VIDEO Empathy Emi Kolawole, Design Kit
“Creative confidence is the notion that you have big ideas, and that you have the ability to act on them.” Anyone can approach the world like a designer. Often all it takes to unlock that potential as a dynamic problem solver is creative confidence. Creative confidence is the belief that everyone is creative, and that creativity isn’t the capacity to draw or compose or sculpt, but a way of approaching the world. Creative confidence is the quality that human-centered designers rely on when it comes to making leaps, trusting their intuition, and chasing solutions that they haven’t totally figured out yet. It’s the belief that you can and will come up with creative solutions to big problems and the confidence that all it takes is rolling up your sleeves and diving in.

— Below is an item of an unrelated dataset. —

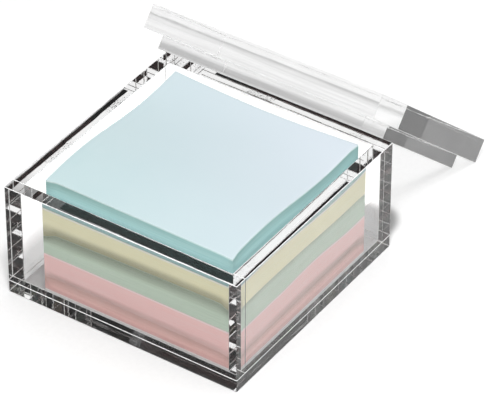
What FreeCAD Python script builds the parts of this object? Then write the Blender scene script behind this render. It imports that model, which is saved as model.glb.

VIDEO Creative Confidence David Kelley, Design Kit
“You’re taking risk out of the process by making something simple first. And you always learn lessons from it.” As human-centered designers, we make because we believe in the power of tangibility and we know that making an idea real is a fantastic way to think it through. When the goal is to get impactful solutions out into the world you can’t stay in the realm of theory. You have to make your ideas real. Human-centered designers are doers, tinkerers, crafters, and builders. We have a bias toward action, and that means getting ideas out of our heads and into the hands of the people we’re looking to serve. We make using anything at our disposal, from cardboard and scissors to sophisticated digital tools. In the end, it doesn’t matter what you use, or how beautiful the result is, the goal is always to convey an idea, share it, and learn how to make it better.